• **Given exercise**:
Write the records out again, keeping each line exactly as it is.

• **Dataset content**:
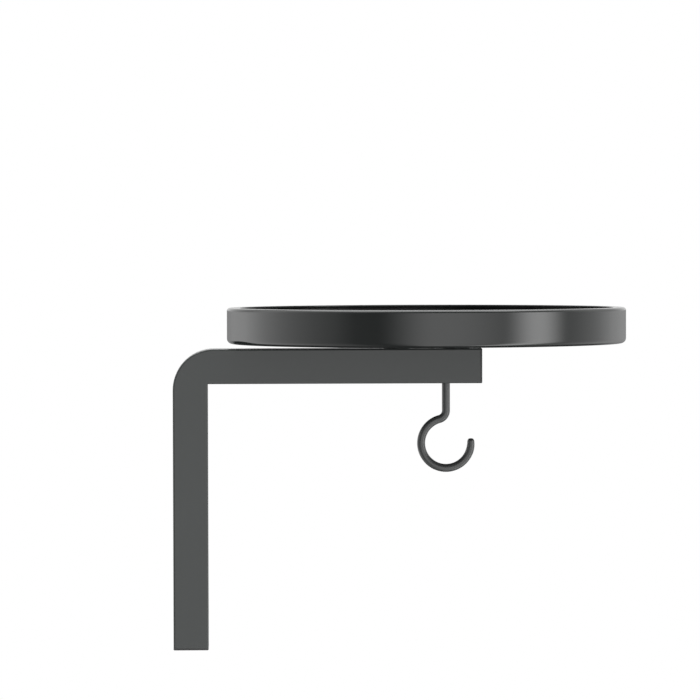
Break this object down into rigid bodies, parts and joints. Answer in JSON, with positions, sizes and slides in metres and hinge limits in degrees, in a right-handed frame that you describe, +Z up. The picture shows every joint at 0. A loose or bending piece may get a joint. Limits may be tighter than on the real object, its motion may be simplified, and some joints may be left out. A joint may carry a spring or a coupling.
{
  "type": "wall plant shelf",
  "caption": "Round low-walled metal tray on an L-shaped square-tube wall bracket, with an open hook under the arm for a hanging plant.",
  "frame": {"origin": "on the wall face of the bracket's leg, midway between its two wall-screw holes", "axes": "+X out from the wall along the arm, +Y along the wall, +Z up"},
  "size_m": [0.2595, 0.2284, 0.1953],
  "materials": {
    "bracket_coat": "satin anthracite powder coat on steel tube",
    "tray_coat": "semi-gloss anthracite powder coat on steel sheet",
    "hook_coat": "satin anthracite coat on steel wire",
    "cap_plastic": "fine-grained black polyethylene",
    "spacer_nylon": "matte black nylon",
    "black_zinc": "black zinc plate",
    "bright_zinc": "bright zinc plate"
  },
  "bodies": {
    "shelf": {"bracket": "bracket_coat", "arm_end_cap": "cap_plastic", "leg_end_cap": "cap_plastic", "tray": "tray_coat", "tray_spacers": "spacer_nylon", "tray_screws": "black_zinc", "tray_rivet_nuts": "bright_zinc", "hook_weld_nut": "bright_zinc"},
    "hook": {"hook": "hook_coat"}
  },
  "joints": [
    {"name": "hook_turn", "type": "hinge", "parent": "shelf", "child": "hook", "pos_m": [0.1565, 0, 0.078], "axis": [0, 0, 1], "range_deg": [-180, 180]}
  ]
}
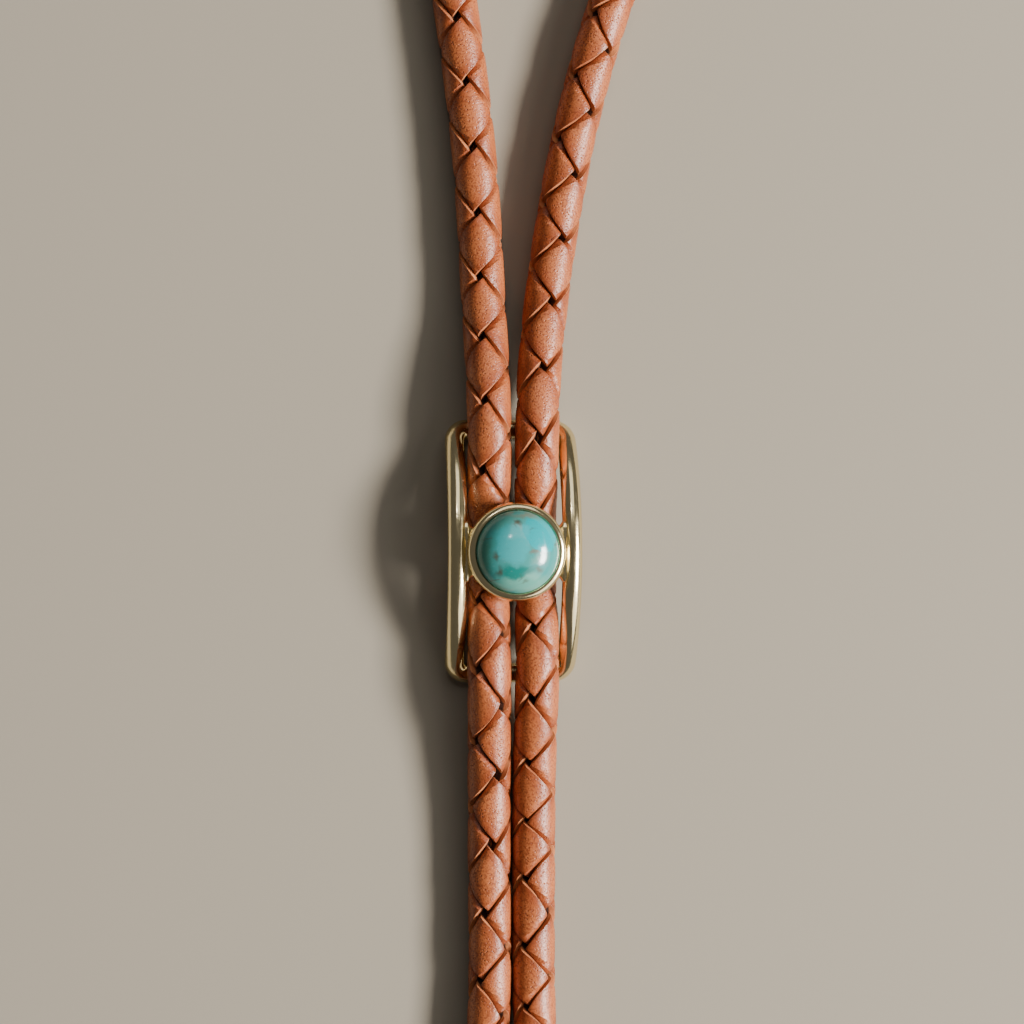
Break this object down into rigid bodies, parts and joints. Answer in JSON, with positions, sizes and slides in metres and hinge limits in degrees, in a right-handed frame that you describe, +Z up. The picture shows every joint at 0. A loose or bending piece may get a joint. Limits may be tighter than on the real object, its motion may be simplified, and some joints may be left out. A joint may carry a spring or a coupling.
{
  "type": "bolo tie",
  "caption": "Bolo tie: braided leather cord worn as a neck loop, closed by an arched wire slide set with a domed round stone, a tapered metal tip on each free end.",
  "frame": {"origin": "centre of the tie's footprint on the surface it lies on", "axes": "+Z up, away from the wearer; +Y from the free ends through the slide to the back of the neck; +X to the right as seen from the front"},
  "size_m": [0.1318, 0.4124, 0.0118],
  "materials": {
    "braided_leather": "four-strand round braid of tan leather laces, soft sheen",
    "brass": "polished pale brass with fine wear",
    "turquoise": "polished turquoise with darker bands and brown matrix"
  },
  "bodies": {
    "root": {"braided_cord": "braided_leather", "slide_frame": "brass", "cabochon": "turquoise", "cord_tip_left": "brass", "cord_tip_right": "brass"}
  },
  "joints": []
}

• **Solution below**:
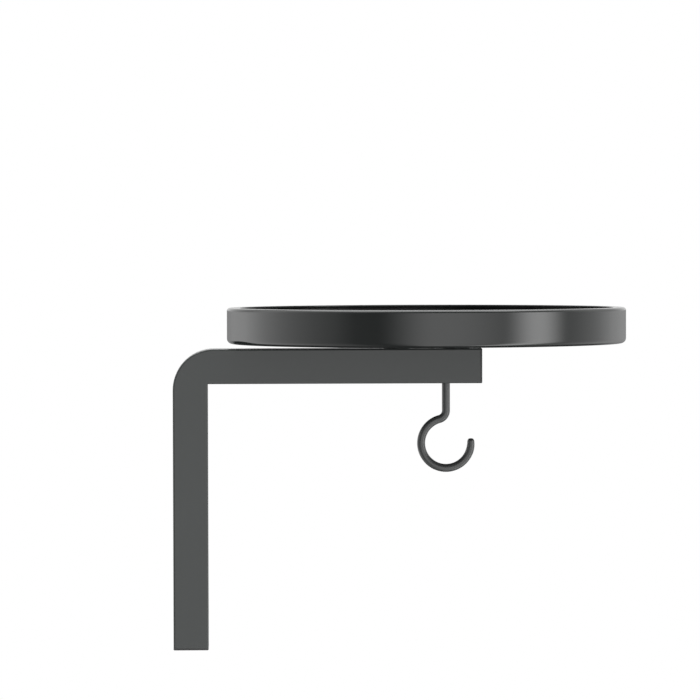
Break this object down into rigid bodies, parts and joints. Answer in JSON, with positions, sizes and slides in metres and hinge limits in degrees, in a right-handed frame that you describe, +Z up. The picture shows every joint at 0. A loose or bending piece may get a joint. Limits may be tighter than on the real object, its motion may be simplified, and some joints may be left out. A joint may carry a spring or a coupling.
{
  "type": "wall plant shelf",
  "caption": "Round low-walled metal tray on an L-shaped square-tube wall bracket, with an open hook under the arm for a hanging plant.",
  "frame": {"origin": "on the wall face of the bracket's leg, midway between its two wall-screw holes", "axes": "+X out from the wall along the arm, +Y along the wall, +Z up"},
  "size_m": [0.2595, 0.2284, 0.1953],
  "materials": {
    "bracket_coat": "satin anthracite powder coat on steel tube",
    "tray_coat": "semi-gloss anthracite powder coat on steel sheet",
    "hook_coat": "satin anthracite coat on steel wire",
    "cap_plastic": "fine-grained black polyethylene",
    "spacer_nylon": "matte black nylon",
    "black_zinc": "black zinc plate",
    "bright_zinc": "bright zinc plate"
  },
  "bodies": {
    "shelf": {"bracket": "bracket_coat", "arm_end_cap": "cap_plastic", "leg_end_cap": "cap_plastic", "tray": "tray_coat", "tray_spacers": "spacer_nylon", "tray_screws": "black_zinc", "tray_rivet_nuts": "bright_zinc", "hook_weld_nut": "bright_zinc"},
    "hook": {"hook": "hook_coat"}
  },
  "joints": [
    {"name": "hook_turn", "type": "hinge", "parent": "shelf", "child": "hook", "pos_m": [0.1565, 0, 0.078], "axis": [0, 0, 1], "range_deg": [-180, 180]}
  ]
}
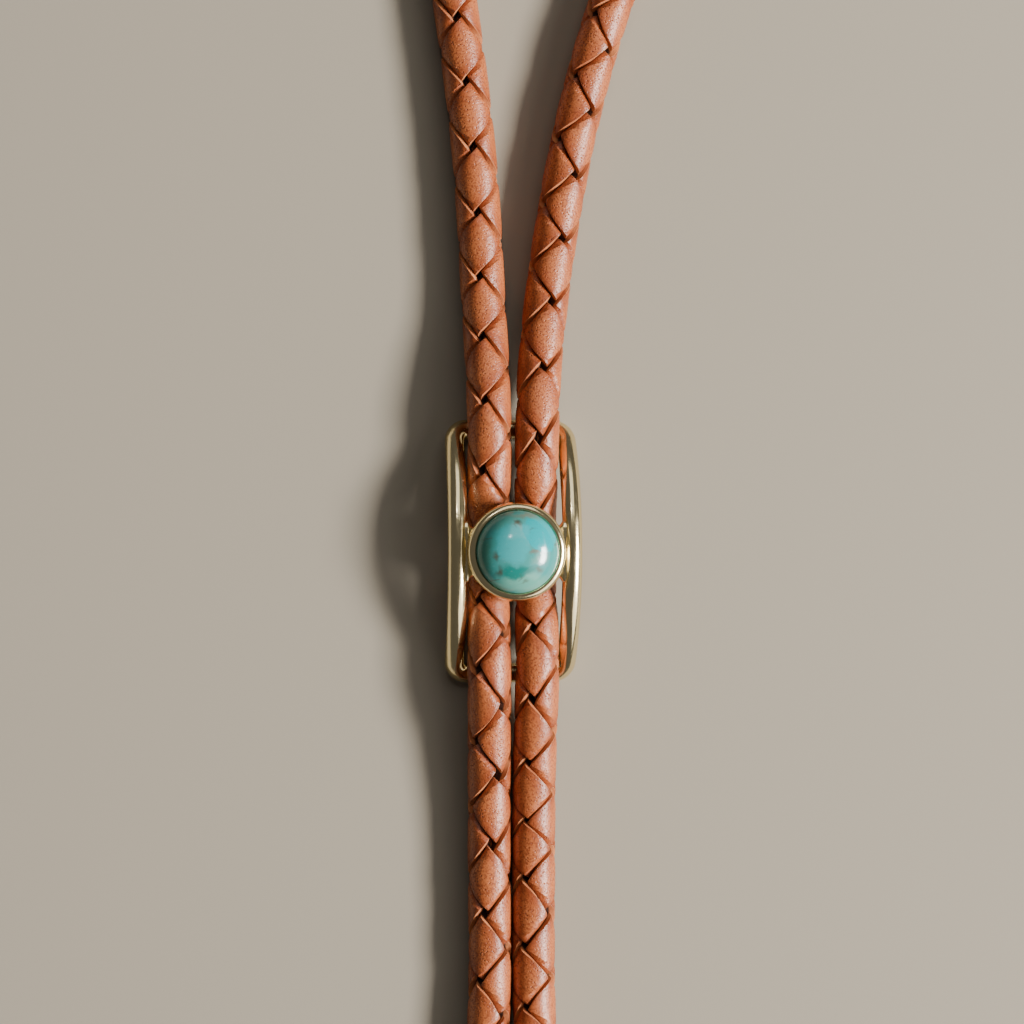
Break this object down into rigid bodies, parts and joints. Answer in JSON, with positions, sizes and slides in metres and hinge limits in degrees, in a right-handed frame that you describe, +Z up. The picture shows every joint at 0. A loose or bending piece may get a joint. Limits may be tighter than on the real object, its motion may be simplified, and some joints may be left out. A joint may carry a spring or a coupling.
{
  "type": "bolo tie",
  "caption": "Bolo tie: braided leather cord worn as a neck loop, closed by an arched wire slide set with a domed round stone, a tapered metal tip on each free end.",
  "frame": {"origin": "centre of the tie's footprint on the surface it lies on", "axes": "+Z up, away from the wearer; +Y from the free ends through the slide to the back of the neck; +X to the right as seen from the front"},
  "size_m": [0.1318, 0.4124, 0.0118],
  "materials": {
    "braided_leather": "four-strand round braid of tan leather laces, soft sheen",
    "brass": "polished pale brass with fine wear",
    "turquoise": "polished turquoise with darker bands and brown matrix"
  },
  "bodies": {
    "root": {"braided_cord": "braided_leather", "slide_frame": "brass", "cabochon": "turquoise", "cord_tip_left": "brass", "cord_tip_right": "brass"}
  },
  "joints": []
}